To confront Kubrick’s strange and personal study of marriage, a nightmare odyssey that ends with an oddly hopeful catharsis, and simply label it a Christmas movie is to be radically dismissive. Am I overanalyzing a meme and a joke, a game of “is this a Christmas movie?” Certainly. But there’s a reductive side to our endless obsession with classification. In fact, classification is the pure heroin of reduction. Cinephiles like to play variations of this game, too. They love especially to pronounce that weird and severe movies are comedies in order to bolster their bona fides as iconoclasts. “Eyes Wide Shut” has been called a comedy, which will baffle anyone who’s ever actually seen one. So has “The Shining,” which I have to admit is disconcertingly hilarious at times. But one doesn’t exit it with the cumulative impression of having seen a comedy, to put it lightly.

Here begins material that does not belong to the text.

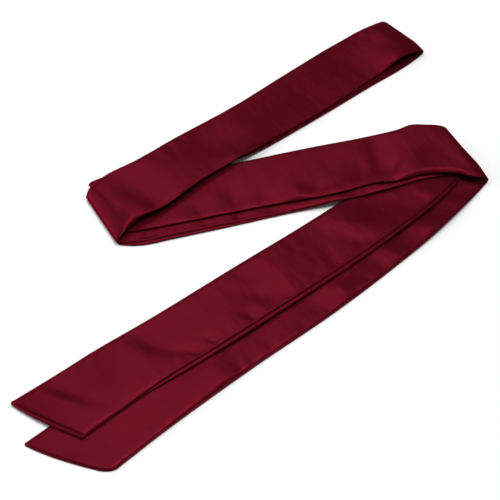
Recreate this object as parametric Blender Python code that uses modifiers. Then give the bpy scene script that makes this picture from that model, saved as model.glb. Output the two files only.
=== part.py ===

Tom Cruise in Stanley Kubrick’s “Eyes Wide Shut” (1999).

If one must take the “Is it a Christmas movie?” thing on its own terms, however, and we all know it isn’t going away, here is my criterion: Can the movie exist without Christmas? “Die Hard” can. “Lethal Weapon” could, but it loses considerable impact. “Bad Santa” cannot. “It’s a Wonderful Life” could not. Any version of “A Christmas Carol” could not. The very funny Bill Murray movie “Scrooged” could not. Ernst Lubitsch’s “The Shop Around the Corner,” one of the loveliest movies ever made, technically could get by without Christmas, but I can’t imagine it without the holiday as a driving concern, so it’s a Christmas movie. I’m already waffling on my simple rule.

Because rules, in art, are stupid. Watch whatever you want during Christmas, whether it’s tailored for the times or not. No rationalizing is required. The holiday police will not jail you. You will still belong.